As time passed, so too have women’s fears.  In Sister’s Choice Showalter notes “the Female Gothic takes on different shapes and meanings within different historical national context.”  Examples of recent American Gothic Feminine writers include Charlotte Perkins Gilman with her psychological tale, The Yellow Wallpaper and, more recently,  writers such as Anne Rice, writer of the Vampire Chronicles and the Lives of the Mayfair Witches series and Stephenie Meyers’s Twilight Saga.
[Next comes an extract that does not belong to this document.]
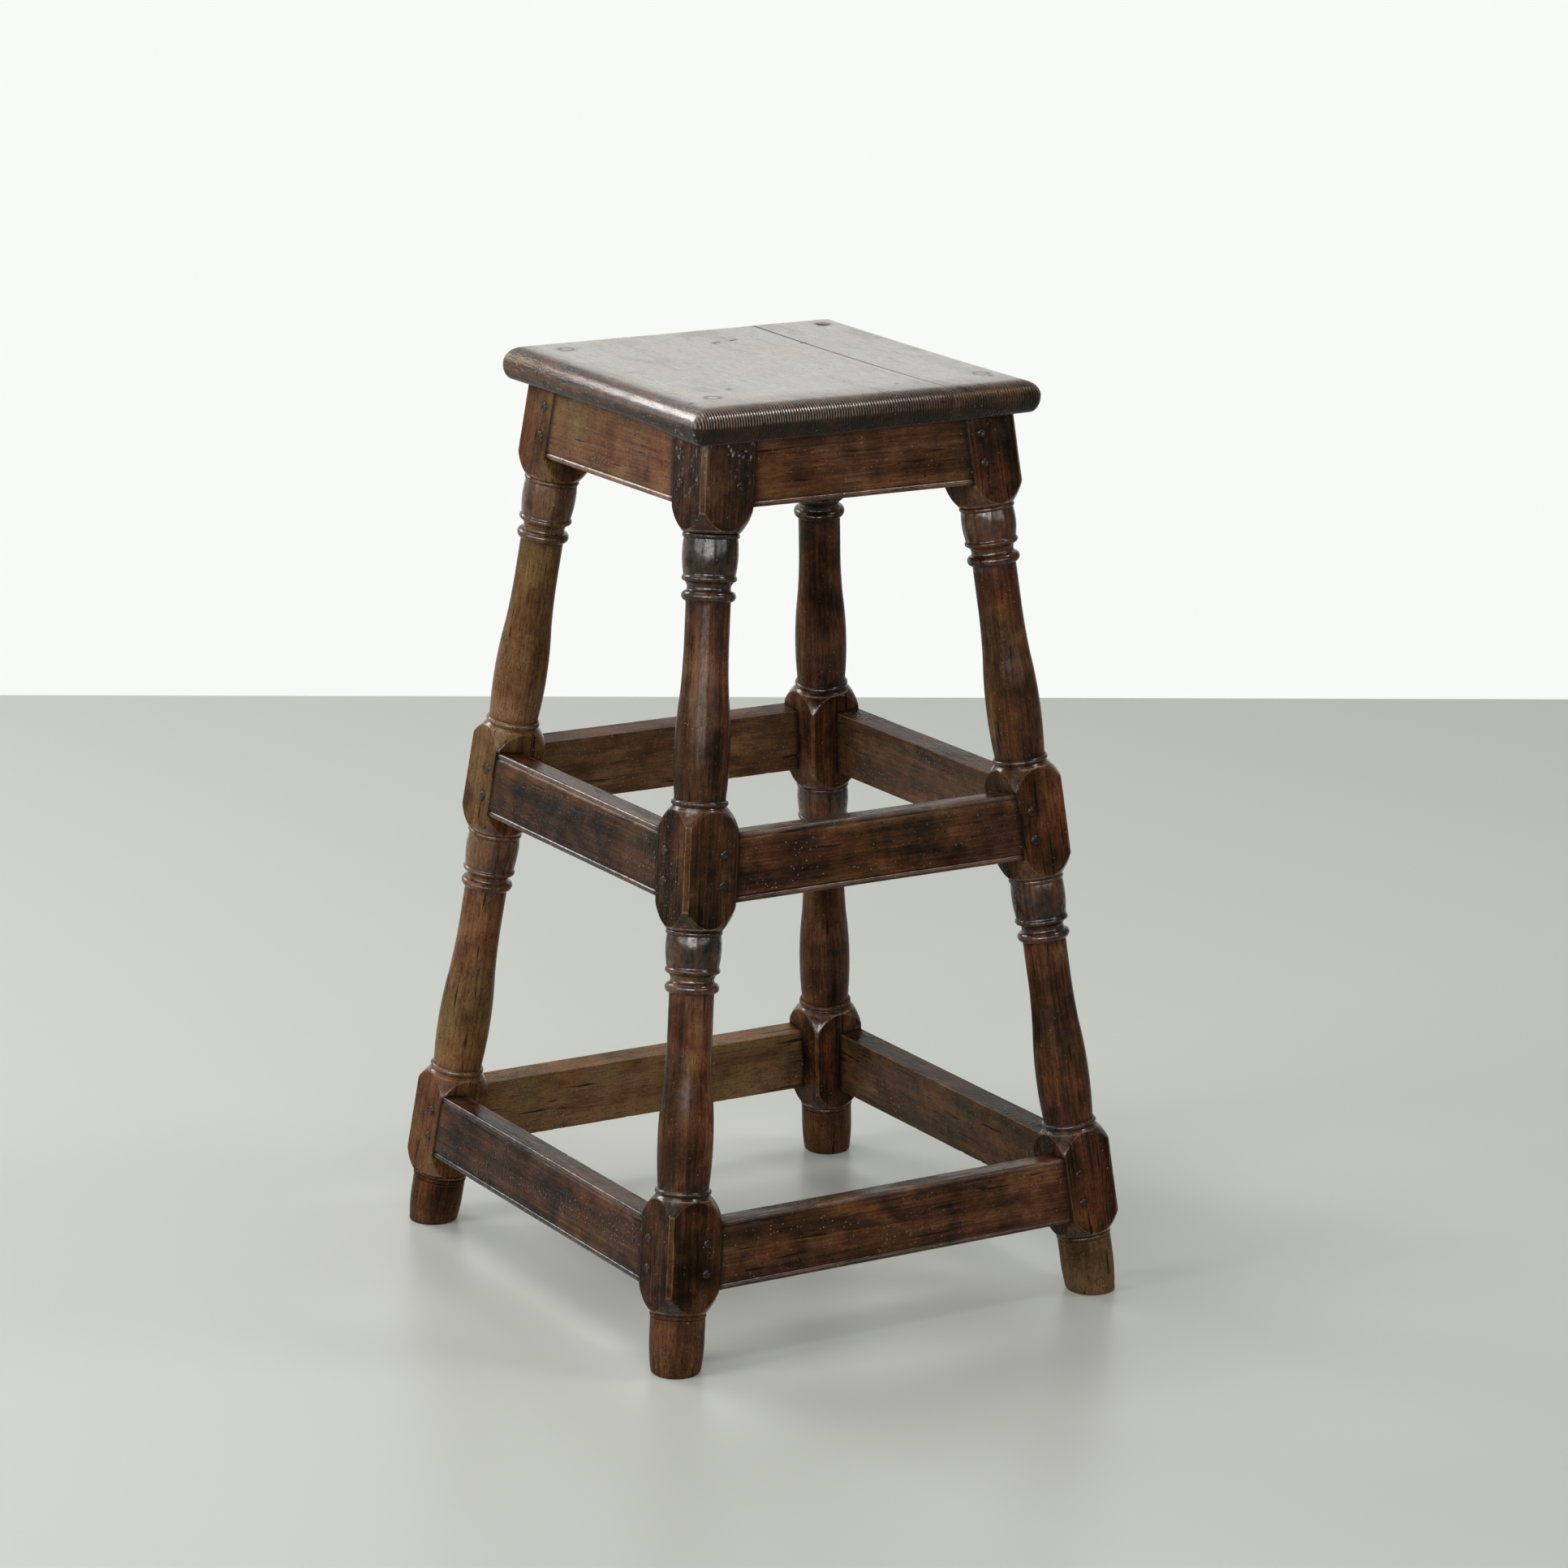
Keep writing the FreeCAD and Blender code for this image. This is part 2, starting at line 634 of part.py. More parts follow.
for corner in CORNERS:
    stick = add_leg_stick(corner)
    levelled = join("Part::Common", "levelled_" + corner, stick, level_room)
    rooms = gather("mortises_" + corner, mortises[corner])
    mortised = join("Part::Cut", "mortised_" + corner, levelled, rooms)
    bores = gather("leg_bores_" + corner, bores_of_leg[corner] + [seat_bores[corner]])
    pieces["leg_" + corner] = join("Part::Cut", "bored_" + corner, mortised, bores)

edges = [
    add_edge_mould("edge_wide", "XZ_Plane", "wide"),
    add_edge_mould("edge_deep", "YZ_Plane", "deep"),
]
for name, sign in (("seat_board_wide", "-"), ("seat_board_narrow", "+")):
    moulded = doc.addObject("Part::MultiCommon", name + "_moulded")
    moulded.Shapes = [add_board_plan(name, sign)] + edges
    bores = gather(name + "_bores", [seat_bores[corner] for corner in CORNERS
                                     if OUTWARD[corner][0] == int(sign + "1")])
    pieces[name] = join("Part::Cut", name + "_bored", moulded, bores)

for (corner, level), pegs in pegs_of_joint.items():
    pieces["pegs_%s_%s" % (corner, level)] = gather("peg_group_%s_%s" % (corner, level), pegs)
pieces["seat_pegs"] = gather("peg_group_seat", seat_pegs)

for name, piece in pieces.items():
    piece.Label = name

doc.recompute()

for item in doc.Objects:
    if "Invalid" in item.State or "Error" in item.State:
        raise RuntimeError("%s is %s" % (item.Name, item.State))
for name, piece in pieces.items():
    if piece.Shape.isNull() or not piece.Shape.isValid():
        raise RuntimeError(name + " has no valid shape")

os.makedirs("parts", exist_ok=True)
for name, piece in pieces.items():
    piece.Shape.exportStep("parts/%s.step" % name)
    print("%-28s solids %d  volume %.0f" % (name, len(piece.Shape.Solids), piece.Shape.Volume))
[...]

So, what is Feminine Gothic and why should I care? Besides the fact that I am a female, the Feminine Gothic was just one way that women spoke out against the unfairness and injustice of living in a male-controlled society, this genre gave and still gives women a voice in a world where, too often, gender is still an issue.  And, as an added benefit, the Feminine Gothic has also provided great literature and entertainment throughout the years.  Whether researching “foresisters” like  Ann Radcliffe, The Brontë sisters, Mary Shelley like or more modern writer’s such as Sylvia Plath, Ann Rice, and Stephanie Meyers, readers are bound to be thrilled and frightened at the same time.

Works Cited

De Lamotte, Eugenia C. Perils of the Night: A Feminist Study of Nineteenth Century Gothic. Oxford University Press. 1990.

Maldonado, Danielle “Essay 2B: Gothic Elements in “The Yellow Wallpaper” http://coursesite.uhcl.edu/HSH/Whitec/LITR/5431rom/models/2010/mtrms/2shess/mt10shmaldonado.html

Moers, Ellen. Literary Women: The Great Writers. New York: Doubleday, 1976.

Showalter, Elaine.  Sister’s Choice: Tradition and Change in American Women’s Writing.  Oxford: Clarendon P.  1991.

Smith, Andrew and Wallace, Diana. The Female Gothic: Then and Now. University of Glamorgan.  2004.